About 20 cars were parked along Anklam Road on Tuesday afternoon near the entrance to a paved road up the hill that has drawn desert lovers for decades. But considering that dozens of vehicles are usually parked there, Ben Wilder, director of the University of Arizona’s Desert Research Laboratory on Tumamoc Hill, was proclaiming the closure a success.

Last weekend’s hill walker count was about 10% of the approximately 1,500 people and 1,700 people who climbed the hill the Saturday and Sunday, respectively, before the hill was closed on March 18, Wilder said.

Desert Laboratory officials closed Tumamoc because they felt traffic of 1,500 people or more would not be in keeping with recommendations and orders made by various officials and health experts to limit crowd sizes.

“The fact that 90% of the walkers were upholding the closure — that’s a great tribute to the community,” said Wilder. “The 10% who are choosing not to uphold — that’s a slap in the face to everyone who’s upholding.”

A new sign posted along Anklam informs passersby of the closure.

Three women hiking the hill Tuesday afternoon would not give their names. They said they either felt it was safe to go up there now because so few people were using it, or felt they needed the exercise.

“It’s a beautiful day — I don’t feel like staying inside all day,” one walker said.

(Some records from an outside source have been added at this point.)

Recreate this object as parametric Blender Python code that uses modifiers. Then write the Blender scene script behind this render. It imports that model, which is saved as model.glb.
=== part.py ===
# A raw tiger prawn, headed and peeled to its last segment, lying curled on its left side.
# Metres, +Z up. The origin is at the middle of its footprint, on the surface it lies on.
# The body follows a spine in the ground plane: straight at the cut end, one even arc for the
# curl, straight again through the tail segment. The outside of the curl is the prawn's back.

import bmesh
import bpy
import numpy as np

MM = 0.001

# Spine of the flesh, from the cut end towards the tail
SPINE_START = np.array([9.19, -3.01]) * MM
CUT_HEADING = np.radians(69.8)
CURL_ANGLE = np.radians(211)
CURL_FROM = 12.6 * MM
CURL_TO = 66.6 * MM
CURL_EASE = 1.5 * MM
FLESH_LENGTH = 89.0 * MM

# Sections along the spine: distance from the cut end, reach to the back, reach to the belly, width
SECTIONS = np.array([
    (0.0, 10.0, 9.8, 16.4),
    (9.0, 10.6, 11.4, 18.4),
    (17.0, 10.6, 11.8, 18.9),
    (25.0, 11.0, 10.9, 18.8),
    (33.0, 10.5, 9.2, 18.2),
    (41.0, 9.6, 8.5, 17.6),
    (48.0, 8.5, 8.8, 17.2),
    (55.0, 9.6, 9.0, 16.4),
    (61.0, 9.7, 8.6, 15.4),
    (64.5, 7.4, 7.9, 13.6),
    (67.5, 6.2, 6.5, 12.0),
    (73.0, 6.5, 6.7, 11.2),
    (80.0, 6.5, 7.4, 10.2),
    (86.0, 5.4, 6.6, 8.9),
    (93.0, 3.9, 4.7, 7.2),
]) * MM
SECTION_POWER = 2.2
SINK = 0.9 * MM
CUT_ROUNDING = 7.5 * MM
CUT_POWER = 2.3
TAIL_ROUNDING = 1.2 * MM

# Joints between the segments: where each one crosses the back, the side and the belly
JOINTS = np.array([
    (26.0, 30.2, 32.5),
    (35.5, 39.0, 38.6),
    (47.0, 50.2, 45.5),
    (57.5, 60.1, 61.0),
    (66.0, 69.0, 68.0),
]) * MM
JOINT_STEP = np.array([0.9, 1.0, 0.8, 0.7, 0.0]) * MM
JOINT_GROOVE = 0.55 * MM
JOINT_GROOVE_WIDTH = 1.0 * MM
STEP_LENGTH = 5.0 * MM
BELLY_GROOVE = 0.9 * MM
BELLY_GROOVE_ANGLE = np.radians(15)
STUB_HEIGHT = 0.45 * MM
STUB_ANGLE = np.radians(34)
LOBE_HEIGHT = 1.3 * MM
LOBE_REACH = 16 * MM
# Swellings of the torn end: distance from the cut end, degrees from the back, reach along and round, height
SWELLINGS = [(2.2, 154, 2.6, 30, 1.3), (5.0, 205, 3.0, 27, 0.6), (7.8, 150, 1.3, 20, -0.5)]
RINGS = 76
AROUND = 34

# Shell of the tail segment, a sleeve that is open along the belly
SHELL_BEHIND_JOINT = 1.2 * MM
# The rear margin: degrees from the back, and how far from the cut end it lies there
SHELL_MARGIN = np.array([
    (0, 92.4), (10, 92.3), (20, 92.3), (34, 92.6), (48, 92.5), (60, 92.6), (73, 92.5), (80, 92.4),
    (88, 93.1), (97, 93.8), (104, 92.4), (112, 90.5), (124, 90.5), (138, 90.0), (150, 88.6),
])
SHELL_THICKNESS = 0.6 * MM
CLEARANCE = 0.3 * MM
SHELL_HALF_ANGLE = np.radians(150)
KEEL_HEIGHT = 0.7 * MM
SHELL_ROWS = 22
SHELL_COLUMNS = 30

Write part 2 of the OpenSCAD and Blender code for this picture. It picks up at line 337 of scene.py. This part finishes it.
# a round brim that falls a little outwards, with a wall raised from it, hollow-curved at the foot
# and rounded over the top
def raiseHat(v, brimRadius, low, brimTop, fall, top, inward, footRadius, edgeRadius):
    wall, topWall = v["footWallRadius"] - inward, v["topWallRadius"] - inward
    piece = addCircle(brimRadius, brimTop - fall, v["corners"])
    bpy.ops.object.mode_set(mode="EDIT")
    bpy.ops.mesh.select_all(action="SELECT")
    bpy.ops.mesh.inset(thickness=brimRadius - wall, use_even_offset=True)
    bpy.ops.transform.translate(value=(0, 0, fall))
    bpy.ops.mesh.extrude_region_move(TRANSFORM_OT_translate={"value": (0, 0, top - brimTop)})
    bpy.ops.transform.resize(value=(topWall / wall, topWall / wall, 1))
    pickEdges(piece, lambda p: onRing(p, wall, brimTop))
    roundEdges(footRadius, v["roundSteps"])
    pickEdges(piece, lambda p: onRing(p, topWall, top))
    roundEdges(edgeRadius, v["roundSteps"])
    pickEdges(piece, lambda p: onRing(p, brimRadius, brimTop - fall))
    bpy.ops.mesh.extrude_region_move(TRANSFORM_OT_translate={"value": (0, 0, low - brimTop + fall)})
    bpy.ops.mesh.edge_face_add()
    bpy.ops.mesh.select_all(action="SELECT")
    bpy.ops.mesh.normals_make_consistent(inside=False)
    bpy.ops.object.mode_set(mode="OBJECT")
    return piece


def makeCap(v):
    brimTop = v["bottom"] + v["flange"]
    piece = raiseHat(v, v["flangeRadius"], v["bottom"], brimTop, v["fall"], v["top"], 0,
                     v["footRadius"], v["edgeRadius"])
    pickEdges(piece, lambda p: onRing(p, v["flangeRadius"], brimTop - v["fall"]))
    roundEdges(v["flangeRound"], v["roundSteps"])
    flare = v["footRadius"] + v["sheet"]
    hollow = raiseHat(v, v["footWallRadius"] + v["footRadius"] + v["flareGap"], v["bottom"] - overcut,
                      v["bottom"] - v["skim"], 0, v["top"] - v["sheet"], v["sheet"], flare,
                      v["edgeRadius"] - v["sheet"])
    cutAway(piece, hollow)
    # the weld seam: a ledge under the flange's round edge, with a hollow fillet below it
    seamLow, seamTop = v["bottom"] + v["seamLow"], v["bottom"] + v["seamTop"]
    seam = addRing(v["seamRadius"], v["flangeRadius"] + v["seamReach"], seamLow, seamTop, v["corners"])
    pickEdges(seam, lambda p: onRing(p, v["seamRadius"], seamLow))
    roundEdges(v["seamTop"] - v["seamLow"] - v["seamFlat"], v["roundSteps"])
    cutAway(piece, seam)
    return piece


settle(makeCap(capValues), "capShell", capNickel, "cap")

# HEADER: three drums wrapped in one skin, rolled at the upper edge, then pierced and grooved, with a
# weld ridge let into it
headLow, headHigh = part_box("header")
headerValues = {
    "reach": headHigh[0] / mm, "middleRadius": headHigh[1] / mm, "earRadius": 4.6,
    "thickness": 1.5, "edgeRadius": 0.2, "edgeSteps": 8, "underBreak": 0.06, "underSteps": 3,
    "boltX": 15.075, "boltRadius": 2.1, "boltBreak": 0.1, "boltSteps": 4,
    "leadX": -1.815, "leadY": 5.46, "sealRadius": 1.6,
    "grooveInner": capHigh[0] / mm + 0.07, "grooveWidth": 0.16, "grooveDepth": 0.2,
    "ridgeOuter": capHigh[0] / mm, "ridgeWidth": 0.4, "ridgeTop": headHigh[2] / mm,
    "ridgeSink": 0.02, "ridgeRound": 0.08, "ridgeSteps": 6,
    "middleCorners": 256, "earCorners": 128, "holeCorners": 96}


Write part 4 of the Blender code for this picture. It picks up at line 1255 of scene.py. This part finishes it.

“There’s nobody up here — I don’t see a problem,” another said.

A third walker said she feels safer on the hill than at her restaurant job, dishing out to-go food, or when grocery shopping.

Here, “I’m not touching what other people are touching,” she said.

Wilder, when told of the walkers’ comments, responded, “If everyone thought like that, it wouldn’t be safe.”

His staff monitors the hill periodically, but it’s too limited to check hourly for violators, he said. But if more people walk it, “we will react accordingly” and start citing violators, he said.

“The last thing we want to be doing is policing our community,” Wilder said. “Our community is under so much stress right now.”